[Start]

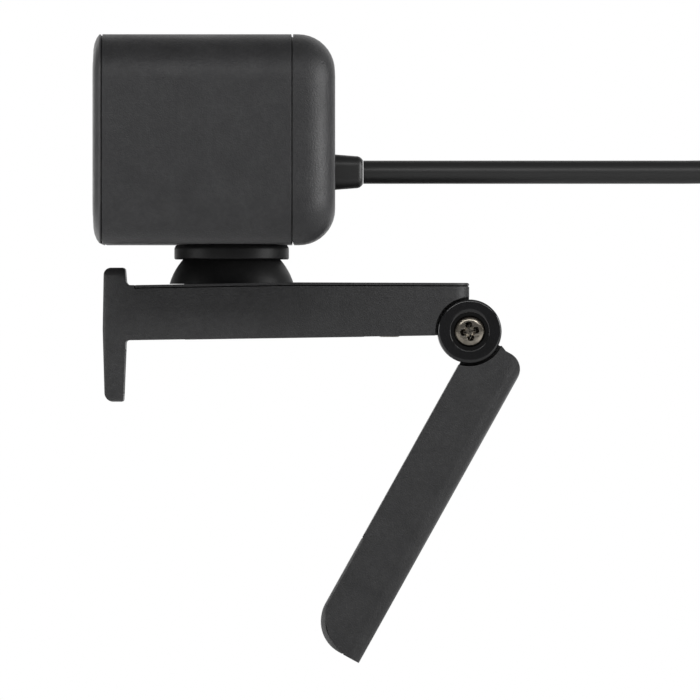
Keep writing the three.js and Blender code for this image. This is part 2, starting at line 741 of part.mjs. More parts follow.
/** The plate inside the front that carries the lens, the microphones, the light pipe and the board. */
function carrierPlate() {
  const back = FRONT.carrier + 1.4;
  let plate = headBlock([[FRONT.carrier, 4.3], [back, 4.3]]).subtract(
    disc(6.6, FRONT.carrier - 1, back + 1, "y", [0, 0, MIDDLE], 28),
  );
  for (const x of [-BOARD.postX, BOARD.postX]) {
    plate = plate.add(disc(2.6, back - 0.5, BOARD.front - GAP, "y", [x, 0, MIDDLE], 16));
    plate = plate.subtract(disc(1.2, back + 2, BOARD.front, "y", [x, 0, MIDDLE], 10));
  }
  for (const x of [-MICROPHONE_X, MICROPHONE_X]) {
    plate = plate.subtract(disc(2.4, FRONT.carrier - 1, back + 1, "y", [x, 0, MIDDLE], 16));
  }
  plate = plate.subtract(disc(1.3, FRONT.carrier - 1, back + 1, "y", [LED_X, 0, MIDDLE], 12));
  return node("carrier_plate", plate, "satin");
}

/** The shutter's blade and arm with the finger tab, standing open to one side of the lens. */
function privacyShutter() {
  const { width, travel, front, back, tabHeight, tabWidth } = SHUTTER;
  const tabX = travel / 2;
  const blade = box([travel - width / 2, front, MIDDLE - 5.5], [travel + width / 2, back, MIDDLE + 5.5]);
  const arm = box([tabX - 1.9, front, MIDDLE + 4.5], [travel, back, MIDDLE + tabHeight + 1.4]);
  const tab = box(
    [tabX - tabWidth / 2, -24.55, MIDDLE + tabHeight - 1],
    [tabX + tabWidth / 2, back, MIDDLE + tabHeight + 1],
  );
  return node("privacy_shutter", blade.add(arm).add(tab), "gloss");
}

// ------------------------------------------------------------------ camera and electronics

function lensBarrel() {
  const profile = [
    [3.4, -21.7],
    [6.2, -21.7],
    [6.2, -19.7],
    [LENS.barrel, -19.7],
    [LENS.barrel, -11.6],
    [2.6, -11.6],
    [2.6, -18.8],
    [3.4, -18.8],
    [3.4, -21.7],
  ];
  return node("lens_barrel", turn(profile, "y", [0, 0, MIDDLE], 28), "satin");
}

function lensGlass() {
  const profile = [[0, -19.1], [3.1, -19.1], [3.1, -20.6], [2.4, -21.1], [1.3, -21.4], [0, -21.5]];
  return node("lens_glass", turn(profile, "y", [0, 0, MIDDLE], 24), "glass");
}

function lensHolder() {
  const half = LENS.holder / 2;
  const holder = box([-half, -17, MIDDLE - half], [half, BOARD.front - GAP, MIDDLE + half])
    .subtract(disc(LENS.barrel + GAP, -18, BOARD.front + 1, "y", [0, 0, MIDDLE], 28));
  return node("lens_holder", holder, "satin");
}

function electronics() {
  const { width, height, front, back, postX } = BOARD;
  const behind = back + GAP;
  let board = box([-width / 2, front, MIDDLE - height / 2], [width / 2, back, MIDDLE + height / 2]);
  for (const x of [-postX, postX]) board = board.subtract(disc(1.3, -11, -7, "y", [x, 0, MIDDLE], 12));
  const screw = [[0, -14], [0.85, -14], [0.85, behind], [1.9, behind], [1.9, behind + 1.1], [0, behind + 1.1]];
  const microphone = [[0, -22.5], [2.1, -22.5], [2.1, -20.5], [0, -20.5]];
  return [
    node("image_sensor", box([-3.2, -11, MIDDLE - 2.6], [3.2, front - GAP, MIDDLE + 2.6]), "chip"),
    node("main_board", board, "board"),
    node("processor", box([-18.5, behind, MIDDLE - 4.5], [-9.5, behind + 1, MIDDLE + 4.5]), "chip"),
    node("board_connector", box([14, behind, MIDDLE - 3], [22, behind + 5, MIDDLE + 3]), "acetal"),
    ...[-1, 1].map((side, i) =>
      node(`board_screw_${i + 1}`, turn(screw, "y", [side * postX, 0, MIDDLE], 14), "steel"),
    ),
    ...[-1, 1].map((side, i) =>
      node(`microphone_${i + 1}`, turn(microphone, "y", [side * MICROPHONE_X, 0, MIDDLE], 16), "steel"),
    ),
    node("status_light", disc(1, -24.6, -20.4, "y", [LED_X, 0, MIDDLE], 12), "acetal"),
  ];
}

/** The moulded sleeve where the cord leaves the rear cover, with a flange inside. */
function strainRelief() {
  const { height, endHeight, length, nose, z } = RELIEF;
  const flange = push(rounded(9.6, 9.6, 3, [0, z], 4), "y", 15, HEAD.back - HEAD.wall - GAP);
  const neck = insetBlock(
    height,
    height,
    2.1,
    [
      [HEAD.back - HEAD.wall - 1, 0],
      [HEAD.back, 0],
      [HEAD.back + length, (height - endHeight) / 2],
      [HEAD.back + length + nose, (height - CORD.diameter) / 2],
    ],
    "y",
    [0, z],
    4,
  );
  return node("strain_relief", flange.add(neck), "jacket");
}

function head() {
  return groupOf(
    housingSleeve(),
    rearCover(),
    frontBezel(),
    frontWindow(),
    lensRing(),
    carrierPlate(),
    lensBarrel(),
    lensGlass(),
    lensHolder(),
    ...electronics(),
    strainRelief(),
  );
}

// ------------------------------------------------------------------ cord

function cordTube() {
  const curve = new THREE.CatmullRomCurve3(CORD_ROUTE.map((point) => new THREE.Vector3(...point)), false);
  const section = new THREE.Shape(arc(0, 0, CORD.diameter / 2, 0, 360 - 360 / CORD.sides, CORD.sides - 1));
  const geometry = new THREE.ExtrudeGeometry(section, { extrudePath: curve, steps: 12, bevelEnabled: false });
  return node("usb_cord", solid(geometry), "jacket");
}

/** The outer shape of the coiled part of the cord, its axis along Y. */
function cordCoil() {
  const { y, z, middle, rows, columns } = COIL;
  const radial = ((rows - 1) * CORD.pitch + CORD.diameter) / 2;
  const along = ((columns - 1) * CORD.pitch + CORD.diameter) / 2;
  const section = rounded(2 * radial, 2 * along, 1.8, [middle, 0], 2);
  const profile = [...section, section[0]].map((point) => [point.x, point.y]);
  return node("usb_cord_coil", turn(profile, "y", [0, y, z], 40), "jacket");
}

/** The hook-and-loop strap that holds the coil together, drawn at the coil's top and turned round it. */
function cordTie() {
  const { y, z } = COIL;
  const thick = 1.1;
  const [low, high, side] = [15.4, 30.3, 9.1];
  const outer = rounded(2 * (side + thick), high - low + 2 * thick, 2.4, [y, (low + high) / 2], 4);
  const inner = rounded(2 * side, high - low, 1.4, [y, (low + high) / 2], 4);
  const strap = node("cord_tie", push(outer, "x", -5, 5).subtract(push(inner, "x", -6, 6)), "fabric");
  const group = groupOf(strap);
  group.position.z = z;
  group.rotation.y = THREE.MathUtils.degToRad(-40);
  return group;
}

/** The plug that hangs beside the coil, its metal shell down. */
function usbPlug() {
  const x = COIL.middle + CORD.pitch;
  const y = COIL.y + ((COIL.columns - 1) / 2) * CORD.pitch;
  const bootTop = COIL.z - PLUG.drop;
  const bodyTop = bootTop - PLUG.boot;
  const bodyEnd = bodyTop - PLUG.body;
  const shellEnd = bodyEnd - PLUG.shell;
  const body = insetBlock(
    PLUG.width,
    PLUG.depth,
    2.2,
    [[bodyEnd, 0.5], [bodyEnd + 0.6, 0], [bodyTop - 3, 0], [bodyTop, 1.2]],
    "z",
    [x, y],
    4,
  ).add(turn([[0, bodyTop - 1], [3.2, bodyTop - 1], [2.5, bootTop], [0, bootTop]], "z", [x, y, 0], 20));
  const shell = box([x - 6, y - 2.25, shellEnd], [x + 6, y + 2.25, bodyEnd - GAP]).subtract(
    box([x - 5.65, y - 1.9, shellEnd - 1], [x + 5.65, y + 1.9, bodyEnd - 2.5]),
  );
  const tongue = box([x - 5.2, y - 1.6, shellEnd + 0.9], [x + 5.2, y + 0.2, bodyEnd - 2.8]);
  return [
    node("usb_plug_body", body, "jacket"),
    node("usb_plug_shell", shell, "steel"),
    node("usb_plug_tongue", tongue, "acetal"),
  ];
}

function cord() {
  return groupOf(cordTube(), cordCoil(), cordTie(), ...usbPlug());
}

// ------------------------------------------------------------------ the whole webcam

const webcam = groupOf(clip(), leg(), swivel(), tiltJoint(), head(), privacyShutter(), cord());
webcam.name = "webcam";

export default webcam;
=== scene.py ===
"""Visual model of a webcam on a folding monitor clip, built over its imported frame.

The makers work in millimetres and each finished piece is written in metres, in the frame's own axes:
X across the clip, Y from the lens side to the cord side, Z up.
"""

import logging
import math
from dataclasses import dataclass, field
from enum import Enum
from typing import Callable, Iterable, Optional, Sequence

import bmesh
import bpy
from mathutils import Matrix, Vector

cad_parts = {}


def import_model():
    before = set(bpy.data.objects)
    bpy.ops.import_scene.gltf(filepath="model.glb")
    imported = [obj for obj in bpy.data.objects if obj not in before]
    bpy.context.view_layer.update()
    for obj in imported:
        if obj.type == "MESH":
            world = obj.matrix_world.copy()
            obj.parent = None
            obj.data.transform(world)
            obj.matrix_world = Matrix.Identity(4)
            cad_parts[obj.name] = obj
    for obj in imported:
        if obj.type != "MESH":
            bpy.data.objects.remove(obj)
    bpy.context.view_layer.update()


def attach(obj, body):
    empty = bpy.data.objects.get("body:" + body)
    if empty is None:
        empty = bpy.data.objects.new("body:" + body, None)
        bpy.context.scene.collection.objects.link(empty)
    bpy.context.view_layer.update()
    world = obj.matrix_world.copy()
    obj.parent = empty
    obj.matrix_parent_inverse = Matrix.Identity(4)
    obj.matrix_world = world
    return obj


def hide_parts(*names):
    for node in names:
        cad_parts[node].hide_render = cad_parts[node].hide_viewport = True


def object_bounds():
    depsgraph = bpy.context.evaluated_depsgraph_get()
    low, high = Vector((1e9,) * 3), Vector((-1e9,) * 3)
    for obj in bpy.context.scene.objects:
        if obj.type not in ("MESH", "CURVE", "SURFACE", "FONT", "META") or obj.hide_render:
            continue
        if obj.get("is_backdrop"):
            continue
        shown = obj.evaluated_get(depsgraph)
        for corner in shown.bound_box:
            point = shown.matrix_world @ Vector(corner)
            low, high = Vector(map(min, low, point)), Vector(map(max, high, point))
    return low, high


LOG = logging.getLogger("webcam")
MM = 0.001
Form = bmesh.types.BMesh


# ---------------------------------------------------------------- words for the makers


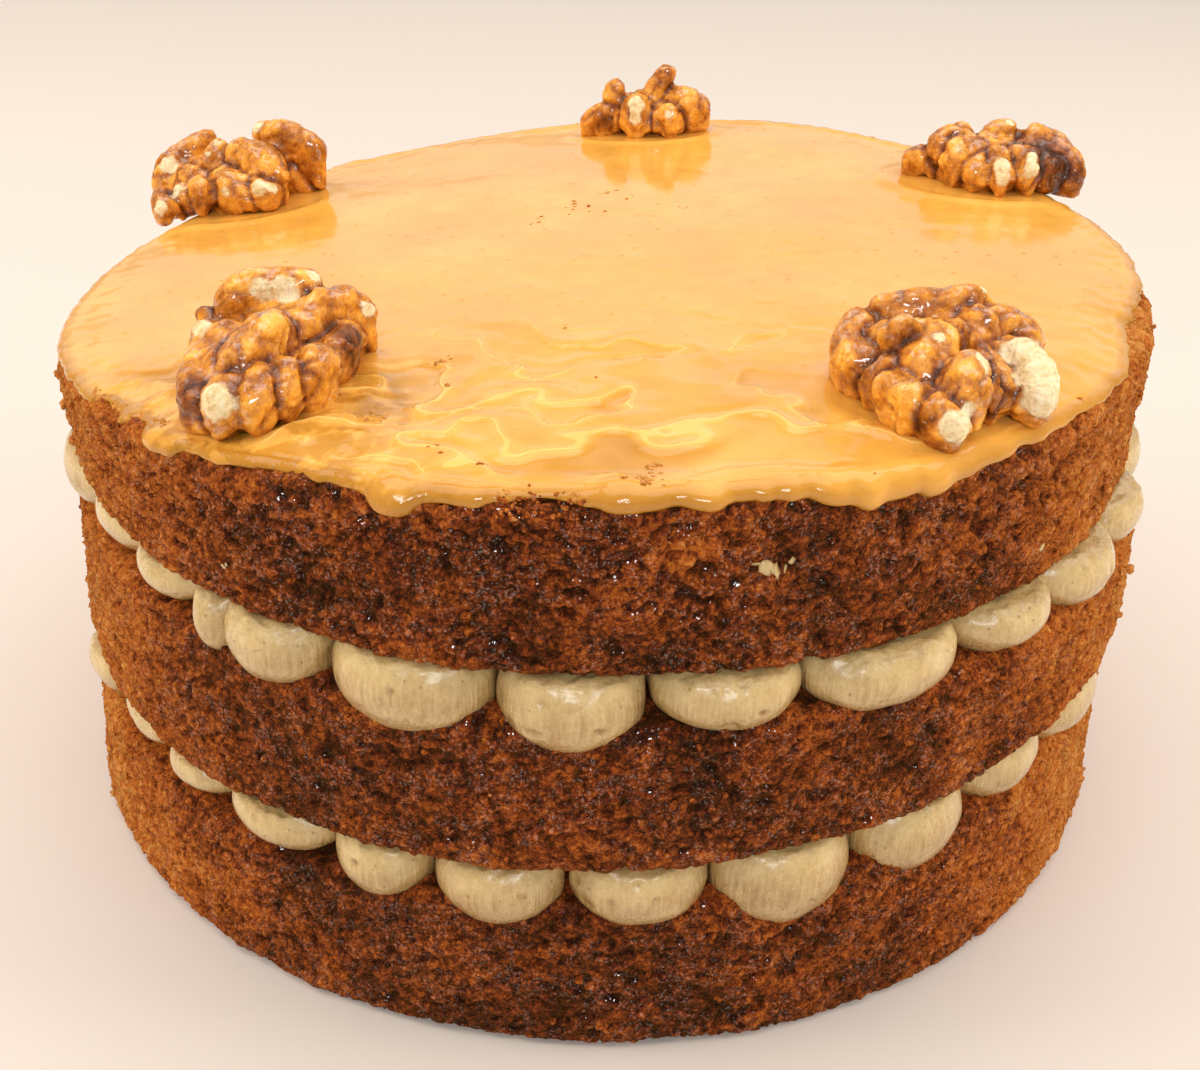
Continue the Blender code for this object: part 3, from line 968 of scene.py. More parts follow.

[End]

SET EXERCISE: Repeat, exactly and only, the lines from the beginning of the material through the line that contains "camera and electronics".

RESULT FOR THIS TASK:
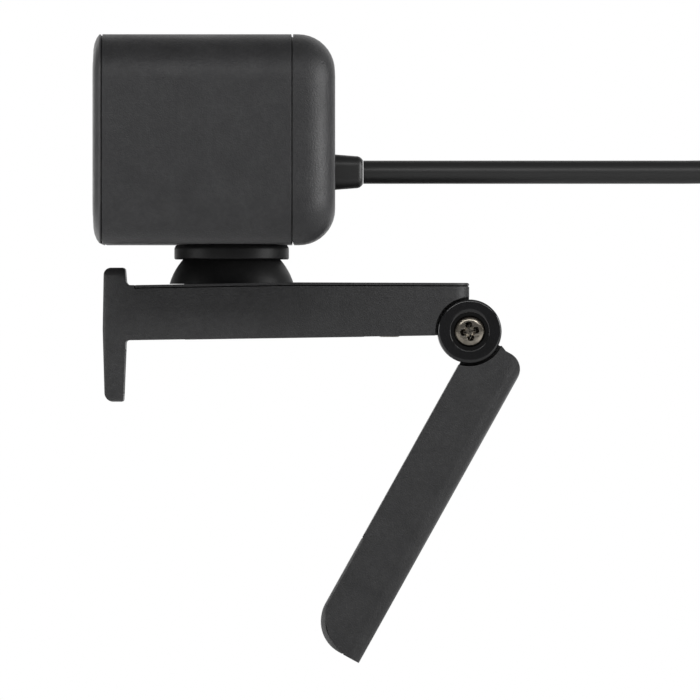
Keep writing the three.js and Blender code for this image. This is part 2, starting at line 741 of part.mjs. More parts follow.
/** The plate inside the front that carries the lens, the microphones, the light pipe and the board. */
function carrierPlate() {
  const back = FRONT.carrier + 1.4;
  let plate = headBlock([[FRONT.carrier, 4.3], [back, 4.3]]).subtract(
    disc(6.6, FRONT.carrier - 1, back + 1, "y", [0, 0, MIDDLE], 28),
  );
  for (const x of [-BOARD.postX, BOARD.postX]) {
    plate = plate.add(disc(2.6, back - 0.5, BOARD.front - GAP, "y", [x, 0, MIDDLE], 16));
    plate = plate.subtract(disc(1.2, back + 2, BOARD.front, "y", [x, 0, MIDDLE], 10));
  }
  for (const x of [-MICROPHONE_X, MICROPHONE_X]) {
    plate = plate.subtract(disc(2.4, FRONT.carrier - 1, back + 1, "y", [x, 0, MIDDLE], 16));
  }
  plate = plate.subtract(disc(1.3, FRONT.carrier - 1, back + 1, "y", [LED_X, 0, MIDDLE], 12));
  return node("carrier_plate", plate, "satin");
}

/** The shutter's blade and arm with the finger tab, standing open to one side of the lens. */
function privacyShutter() {
  const { width, travel, front, back, tabHeight, tabWidth } = SHUTTER;
  const tabX = travel / 2;
  const blade = box([travel - width / 2, front, MIDDLE - 5.5], [travel + width / 2, back, MIDDLE + 5.5]);
  const arm = box([tabX - 1.9, front, MIDDLE + 4.5], [travel, back, MIDDLE + tabHeight + 1.4]);
  const tab = box(
    [tabX - tabWidth / 2, -24.55, MIDDLE + tabHeight - 1],
    [tabX + tabWidth / 2, back, MIDDLE + tabHeight + 1],
  );
  return node("privacy_shutter", blade.add(arm).add(tab), "gloss");
}

// ------------------------------------------------------------------ camera and electronics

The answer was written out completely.